Human skeletal remains unearthed in Moab decades ago, and estimated to be 800 to 1,200 years old, have been in limbo as state and local museum officials try to find a final resting place for them.
Travis Schenck, director of the Dan O’Laurie Museum of Moab, said the remains were discovered in the late 1950s and early ’60s during excavation work near 400 East. They are believed to be of Fremont or Ancestral Puebloan heritage.
Archaeologists were called in and removed six or seven skeletons, some of which were incomplete, Schenck said. They were stored in the Moab museum but not displayed.
A federal ruling in the 1990s required that such remains be returned to the appropriate Native American tribes, he said. Local museum officials returned them to the Bureau of Land Management so that could happen.
“As a rule, a lot of these exhibits were going to the Utah Museum of National History,” Schenck said.
Things took an unexpected turn in 2011 when he got a call from the Museum of Natural History, informing him the remains would be coming back to Moab.
“We have no idea why the process wasn’t done,” he said, referring to the federal requirement to return the remains to tribes. Schenck said he assumed it had been done.
But returning the remains to Moab presented a problem for the small, private museum. Because of its limited budget, there was no way to indentify the remains as to tribe nor was money available to transport them even if the origin was determined, Schenck said.
When budget cuts eliminated the office of the state archaeologist, Schenck said he was notified that a forensics anthropologist would contact him. She took possession of the remains about two weeks ago.
In the meantime, representatives of seven Utah tribes asked to be notified if the remains were found to be theirs. The difficulty in identifying the bones, Schenck said, is because no pottery, clothing or other clues were found.
Further complicating the situation is the fact that some tribes haven’t established protocol about how to rebury remains.
“We’re not the only museum in the state dealing with this,” Schenck said.
He noted that the remains previously housed in Moab have been unburied for about six decades. While they were protected from decline as much as possible, Schenck said climate control equipment available today wasn’t on the scene 30 and 40 years ago.

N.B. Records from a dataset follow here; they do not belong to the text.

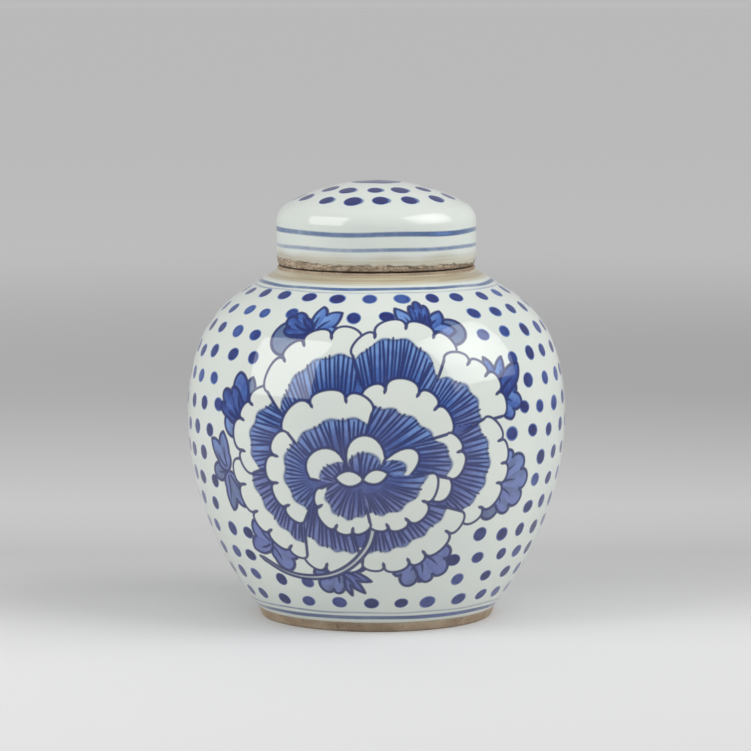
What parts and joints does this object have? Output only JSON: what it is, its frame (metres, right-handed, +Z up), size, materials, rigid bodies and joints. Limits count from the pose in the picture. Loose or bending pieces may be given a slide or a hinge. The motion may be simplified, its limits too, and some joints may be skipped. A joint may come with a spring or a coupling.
{
  "type": "ginger jar",
  "caption": "Round-bellied porcelain jar with a short neck and a deep domed lift-off lid, painted in blue with a large peony, leaf sprays and dots.",
  "frame": {"origin": "middle of the foot ring, on the surface the jar stands on", "axes": "+Z up along the axis the jar was turned on; the painted peony faces -Y"},
  "size_m": [0.1788, 0.1788, 0.206],
  "materials": {
    "jar_porcelain": "glossy bluish-white glaze over cobalt painting; the shoulder band under the lid and the foot ring are bare buff clay",
    "lid_porcelain": "glossy bluish-white glaze over cobalt painting; the rim is bare, gritty buff clay"
  },
  "bodies": {
    "jar": {"jar": "jar_porcelain"},
    "lid": {"lid": "lid_porcelain"}
  },
  "joints": [
    {"name": "lid_lift", "type": "slide", "parent": "jar", "child": "lid", "axis": [0, 0, 1], "range_m": [0, 0.1]}
  ]
}
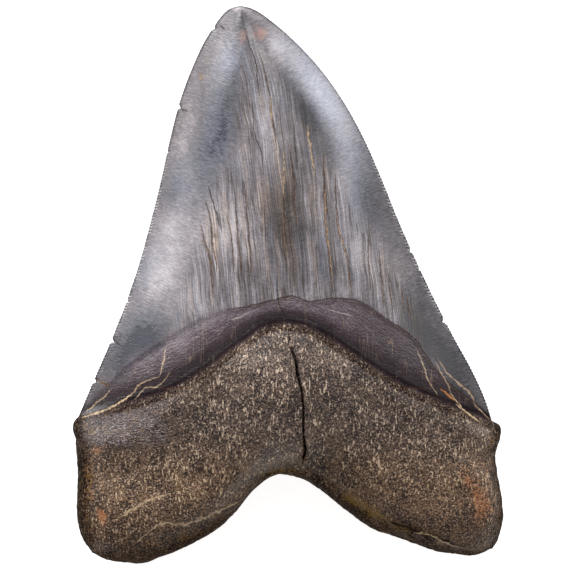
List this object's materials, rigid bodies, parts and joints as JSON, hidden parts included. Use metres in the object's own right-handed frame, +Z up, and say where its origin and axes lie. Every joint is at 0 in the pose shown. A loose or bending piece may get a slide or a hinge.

The museum director believes it’s only a matter of time until more remains are discovered locally. That’s because Moab had up to 15,000 Native residents between 1,000 to 2,000 years ago – a significantly higher population than exists in Grand County today.
“Anytime you dig in an area it’s likely you’ll find something,” Schenck said, adding that is especially true near Mill Creek. “We know more will be found in our community.”
He’s concerned that many remains will not receive a proper final burial, although efforts are being made by state museum officials to build such a site. Remains are currently being kept in a temporary “bone vault,” Schenck said.
“If we can’t preserve our history here, where can we preserve it?” he asked.